If only. If only I was born in America. If only my parents didn’t bring me to America when I was two years old. I used to say that every day. The sad reality is that “if only” is never going to happen, because it already has. I can’t think back and wish that things were different because for some reason, God allowed this to happen. He allowed my family to cross that border safely, although illegally. Maybe God chose this path for me, because he knows that I will surpass this turmoil. It was so hard for me to accept the fact that yes, I have lived as an illegal immigrant, and that I am simply that. I am no less than a human, and being illegal has given me many setbacks and bruises in my heart, but I am still here. I’ve felt that my only home that I’ve known, America, has rejected me without even knowing my dreams and intentions, but that’s alright now. I don’t need to prove myself to a country that doesn’t acknowledge my worth. I know my own worth now. I am a dreamer who is fighting to make those dreams a reality. So far, it’s been excruciatingly hard to accept being illegal, and yes, I know being illegal is a “crime.” But, I am not a criminal. I was told that I will never be happy by wanting what I don’t have if I’m not happy with what I have now. Right now, in this moment, I have a family, I have God, I am alive, I thankfully have DACA, and I am still an immigrant with dreams and hopes.

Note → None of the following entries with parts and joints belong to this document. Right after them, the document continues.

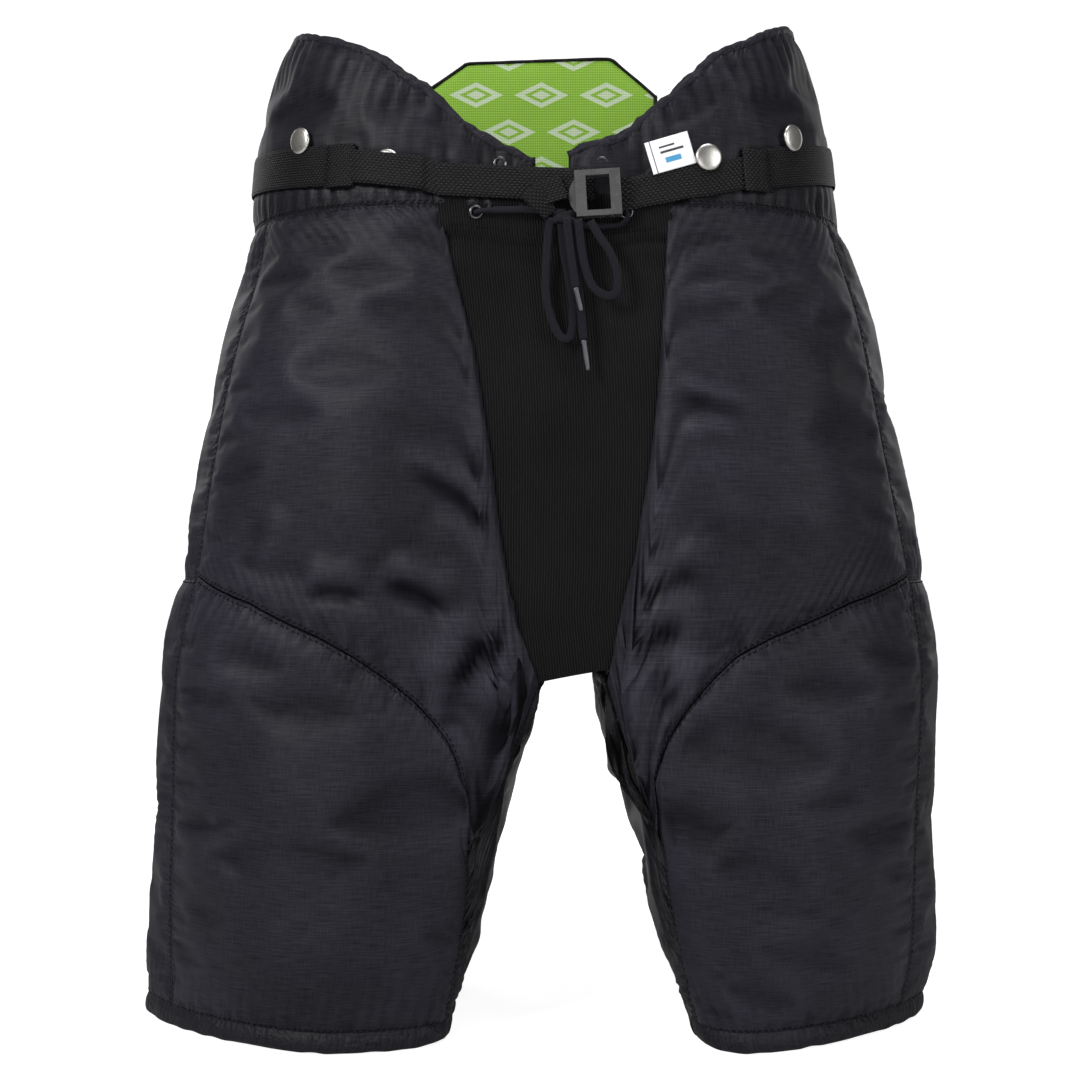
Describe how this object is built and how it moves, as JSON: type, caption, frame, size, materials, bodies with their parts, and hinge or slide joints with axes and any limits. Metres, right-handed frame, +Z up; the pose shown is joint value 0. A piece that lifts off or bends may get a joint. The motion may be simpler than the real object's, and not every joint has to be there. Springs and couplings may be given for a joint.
{
  "type": "hockey pants",
  "caption": "Padded ice hockey pants: nylon shell on two legs, knit crotch panel, hip, thigh and spine pads, webbing belt with cam buckle, laced fly and suspender buttons.",
  "frame": {"origin": "centre of the bounding box on the floor under the hems", "axes": "+Z up, fly faces -Y, +X is the wearer's left; names ending in _left are on -X and _right on +X, as seen from the front"},
  "size_m": [0.5482, 0.2768, 0.7],
  "materials": {
    "nylon_shell": "satin woven nylon",
    "nylon_gusset": "thin crinkled nylon",
    "hem_nylon": "folded and stitched nylon",
    "rib_knit": "fine vertical rib knit",
    "foam": "closed-cell foam",
    "guard_plastic": "moulded polyethylene",
    "webbing": "woven polypropylene webbing",
    "keeper_webbing": "woven webbing with stitched ends",
    "buckle_plastic": "satin moulded plastic",
    "pin_steel": "plain",
    "button_nickel": "brushed nickel",
    "eyelet_metal": "rolled metal",
    "lace_braid": "flat braid",
    "aglet": "clear film over the braid",
    "label_fabric": "satin ribbon label",
    "lime_lining": null,
    "leg_lining": "brushed lining"
  },
  "bodies": {
    "torso": {"front_panel_left": "nylon_shell", "front_panel_right": "nylon_shell", "seat_panel_left": "nylon_shell", "seat_panel_right": "nylon_shell", "waistband_left": "nylon_shell", "waistband_right": "nylon_shell", "fly_tab_left": "nylon_shell", "fly_tab_right": "nylon_shell", "knit_crotch_panel": "rib_knit", "crotch_gusset": "nylon_gusset", "hip_pad_left": "foam", "hip_pad_right": "foam", "hip_plate_left": "guard_plastic", "hip_plate_right": "guard_plastic", "seat_pad": "foam", "tailbone_plate": "guard_plastic", "belt_left": "webbing", "belt_right": "webbing", "belt_back": "webbing", "keeper_left": "keeper_webbing", "keeper_right": "keeper_webbing", "buckle_frame": "buckle_plastic", "buckle_pin": "pin_steel", "suspender_button_caps": "button_nickel", "suspender_button_posts": "button_nickel", "lace_eyelets": "eyelet_metal", "lace_threaded": "lace_braid", "lace_loop_left": "lace_braid", "lace_loop_right": "lace_braid", "lace_end_short": "lace_braid", "lace_end_long": "lace_braid", "aglet_short": "aglet", "aglet_long": "aglet", "size_label": "label_fabric"},
    "left_leg": {"thigh_panel_left": "nylon_shell", "leg_back_panel_left": "nylon_shell", "inner_gusset_left": "nylon_gusset", "hem_band_left": "hem_nylon", "thigh_guard_left": "guard_plastic", "thigh_foam_left": "foam", "leg_liner_left": "leg_lining"},
    "right_leg": {"thigh_panel_right": "nylon_shell", "leg_back_panel_right": "nylon_shell", "inner_gusset_right": "nylon_gusset", "hem_band_right": "hem_nylon", "thigh_guard_right": "guard_plastic", "thigh_foam_right": "foam", "leg_liner_right": "leg_lining"},
    "left_wing": {"wing_shell_left": "nylon_shell", "wing_foam_left": "foam", "wing_lining_left": "lime_lining"},
    "right_wing": {"wing_shell_right": "nylon_shell", "wing_foam_right": "foam", "wing_lining_right": "lime_lining"},
    "spine_pad": {"spine_pad_shell": "nylon_shell", "spine_pad_plate": "guard_plastic", "spine_pad_foam": "foam", "spine_pad_lining": "lime_lining"},
    "buckle_lever": {"buckle_lever": "buckle_plastic"}
  },
  "joints": [
    {"name": "hip_left", "type": "hinge", "parent": "torso", "child": "left_leg", "pos_m": [-0.12, 0, 0.4], "axis": [-1, 0, 0], "range_deg": [-10, 45], "deforming": ["front_panel_left", "seat_panel_left", "inner_gusset_left"]},
    {"name": "hip_right", "type": "hinge", "parent": "torso", "child": "right_leg", "pos_m": [0.13, 0, 0.4], "axis": [-1, 0, 0], "range_deg": [-10, 45], "deforming": ["front_panel_right", "seat_panel_right", "inner_gusset_right"]},
    {"name": "wing_left", "type": "hinge", "parent": "torso", "child": "left_wing", "pos_m": [-0.169, -0.032, 0.6], "axis": [0.3428, -0.9394, 0], "range_deg": [0, 12], "stiffness_Nm_per_rad": 1, "deforming": ["wing_shell_left", "wing_lining_left"]},
    {"name": "wing_right", "type": "hinge", "parent": "torso", "child": "right_wing", "pos_m": [0.172, -0.032, 0.6], "axis": [0.3428, 0.9394, 0], "range_deg": [0, 12], "stiffness_Nm_per_rad": 1, "deforming": ["wing_shell_right", "wing_lining_right"]},
    {"name": "spine_pad_tilt", "type": "hinge", "parent": "torso", "child": "spine_pad", "pos_m": [-0.0055, 0.119, 0.6], "axis": [-1, 0, 0], "range_deg": [0, 25], "stiffness_Nm_per_rad": 1},
    {"name": "buckle_lever_turn", "type": "hinge", "parent": "torso", "child": "buckle_lever", "pos_m": [0.02402, -0.1282, 0.54233], "axis": [-0.0611, 0, 0.9981], "range_deg": [0, 45]}
  ]
}
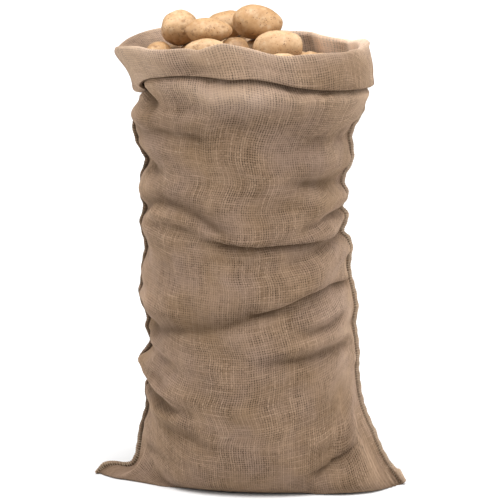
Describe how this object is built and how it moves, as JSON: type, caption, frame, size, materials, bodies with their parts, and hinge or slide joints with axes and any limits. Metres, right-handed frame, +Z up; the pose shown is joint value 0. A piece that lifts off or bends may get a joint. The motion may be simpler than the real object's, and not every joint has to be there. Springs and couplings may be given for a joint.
{
  "type": "hessian sack of potatoes",
  "caption": "Upright hessian sack with outside side seams, corner ears and a rolled-down mouth, filled with loose potatoes that show above the rim.",
  "frame": {"origin": "on the floor, midway between the outermost points left and right and front and back", "axes": "+Z up; +X along the bottom fold towards the sack's right-hand seam; -Y out of the front panel"},
  "size_m": [0.5834, 0.3836, 0.8848],
  "materials": {
    "hessian": "coarse plain-woven jute, matt, undyed",
    "potato_skin": "stands for thin pale yellow-brown potato skin, dull, speckled"
  },
  "bodies": {
    "root": {"sack": "hessian", "filling": "potato_skin", "potato_01": "potato_skin", "potato_02": "potato_skin", "potato_03": "potato_skin", "potato_04": "potato_skin", "potato_05": "potato_skin", "potato_06": "potato_skin", "potato_07": "potato_skin", "potato_08": "potato_skin", "potato_09": "potato_skin", "potato_10": "potato_skin", "potato_11": "potato_skin", "potato_12": "potato_skin", "potato_13": "potato_skin", "potato_14": "potato_skin", "potato_15": "potato_skin", "potato_16": "potato_skin", "potato_17": "potato_skin", "potato_18": "potato_skin", "potato_19": "potato_skin", "potato_20": "potato_skin", "potato_21": "potato_skin", "potato_22": "potato_skin", "potato_23": "potato_skin", "potato_24": "potato_skin", "potato_25": "potato_skin", "potato_26": "potato_skin"}
  },
  "joints": []
}
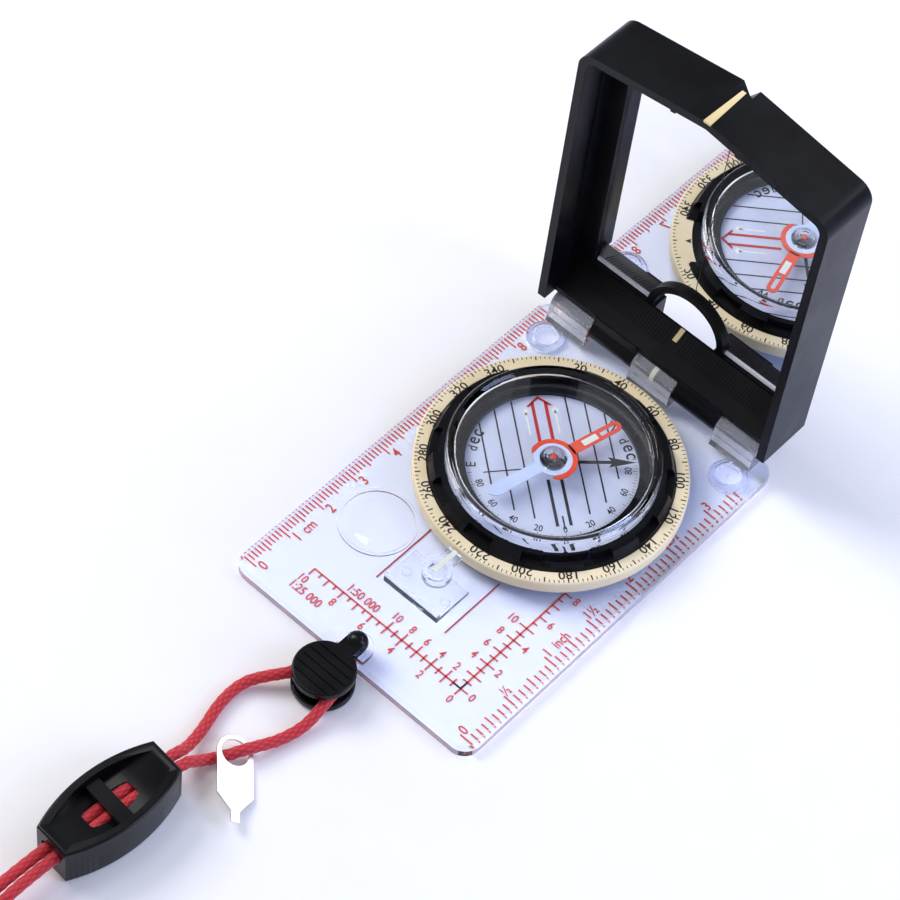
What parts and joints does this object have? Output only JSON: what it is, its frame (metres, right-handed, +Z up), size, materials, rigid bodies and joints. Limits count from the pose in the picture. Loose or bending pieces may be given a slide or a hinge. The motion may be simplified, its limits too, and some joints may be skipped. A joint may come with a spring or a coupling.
{
  "type": "baseplate compass",
  "caption": "Mirror-sighting baseplate compass: clear ruled plate, turning dial with needle and clinometer, hinged mirror lid, and a lanyard with clip, key tag and cord lock.",
  "frame": {"origin": "on the surface that the plate lies on, under the middle of the compass's footprint, lanyard left out", "axes": "+X from the centimetre edge to the inch edge, +Y from the lanyard end to the hinge, +Z up out of the printed face"},
  "size_m": [0.0666, 0.2403, 0.0903],
  "materials": {
    "clear_acrylic": "clear moulded acrylic",
    "clear_silicone": "clear silicone",
    "luminous": "pale luminous inlay",
    "luminous_cream": "cream luminous paint",
    "pin_steel": "ground pin",
    "magnet": "sintered magnet",
    "black_abs": "moulded, fine satin",
    "mirror": "silvered glass",
    "ivory_plastic": "moulded ivory, printed scale",
    "seal_rubber": "black rubber",
    "card_film": "white film with printed lines",
    "brass": "turned brass",
    "black_paint": "thin painted foil",
    "orange_plastic": "orange-red plastic",
    "pale_plastic": "pale translucent plastic",
    "black_nylon": "moulded nylon",
    "nickel": "bright nickel plate",
    "red_cord": "woven polyester cord"
  },
  "bodies": {
    "plate": {"baseplate": "clear_acrylic", "grip_pads": "clear_silicone", "index_bracket": "clear_acrylic", "index_line": "luminous", "hinge_line": "luminous", "hinge_pin": "pin_steel"},
    "lid": {"lid_frame": "black_abs", "mirror": "mirror", "lid_sight_line": "luminous_cream", "lid_base_mark": "luminous_cream"},
    "dial": {"dial_ring": "ivory_plastic", "grip_ring": "black_abs", "capsule_cover": "clear_acrylic", "capsule_base": "clear_acrylic", "capsule_seal": "seal_rubber", "retainer_ring": "black_abs", "pivot_post": "pin_steel"},
    "declination": {"declination_ring": "black_abs", "orienting_disc": "card_film"},
    "pinion": {"declination_pinion": "brass"},
    "clinometer": {"clinometer_pointer": "black_paint"},
    "needle": {"needle_north": "orange_plastic", "needle_south": "pale_plastic", "needle_cap": "clear_acrylic", "needle_magnets": "magnet"},
    "lanyard": {"clip_lower": "black_nylon", "clip_upper": "black_nylon", "key_tag": "nickel", "cord_loop": "red_cord", "cord_tail_out": "red_cord", "cord_tail_back": "red_cord", "lanyard_coil": "red_cord", "coil_tie": "seal_rubber"},
    "slider": {"cord_slider": "black_nylon"}
  },
  "joints": [
    {"name": "lid_hinge", "type": "hinge", "parent": "plate", "child": "lid", "pos_m": [0, 0.04345, 0.0069], "axis": [1, 0, 0], "range_deg": [-90, 90]},
    {"name": "dial_turn", "type": "hinge", "parent": "plate", "child": "dial", "pos_m": [0, 0.00845, 0.0052], "axis": [0, 0, 1], "continuous": true},
    {"name": "declination_turn", "type": "hinge", "parent": "dial", "child": "declination", "pos_m": [0, 0.00845, 0.004], "axis": [0, 0, 1], "range_deg": [-25, 25]},
    {"name": "pinion_spin", "type": "hinge", "parent": "dial", "child": "pinion", "pos_m": [0.01144, -0.00185, 0.003], "axis": [0, 0, 1], "range_deg": [-200, 200]},
    {"name": "clinometer_swing", "type": "hinge", "parent": "dial", "child": "clinometer", "pos_m": [0, 0.00845, 0.0068], "axis": [0, 0, 1], "continuous": true},
    {"name": "needle_swing", "type": "hinge", "parent": "dial", "child": "needle", "pos_m": [0, 0.00845, 0.009], "axis": [0, 0, 1], "continuous": true},
    {"name": "clip_release", "type": "slide", "parent": "plate", "child": "lanyard", "axis": [0, -1, 0], "range_m": [0, 0.012]},
    {"name": "slider_slide", "type": "slide", "parent": "lanyard", "child": "slider", "axis": [-0.0802, -0.9968, 0], "range_m": [0, 0.009]}
  ],
  "couplings": [
    {"joint": "pinion_spin", "follows": "declination_turn", "ratio": 8}
  ]
}
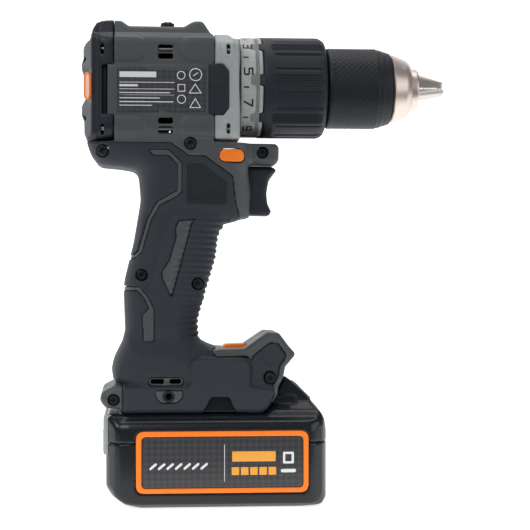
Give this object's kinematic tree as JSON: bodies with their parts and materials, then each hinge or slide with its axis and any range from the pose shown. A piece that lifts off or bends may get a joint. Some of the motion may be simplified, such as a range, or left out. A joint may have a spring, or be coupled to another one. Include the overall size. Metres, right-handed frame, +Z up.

Bio: My name is Maria Hernandez and I am a first generation student. When I was in elementary school, I hated to read and write because I struggled to learn English. My 2nd grade teacher never gave up on me and that led to my love for books. In middle school, I found my passion for writing. I continued to write and it made me realize that writing was what I did best. Writing gives me so much joy and fulfillment. I believe that words hold an everlasting impact to all of us and as a writer, this is a foundation for my stories. I want to leave an imprint on others with my stories. I love to create stories, and I especially love when others connect to them. That is what I want to do as a writer. I also love that words have power in them and that words are a form of art.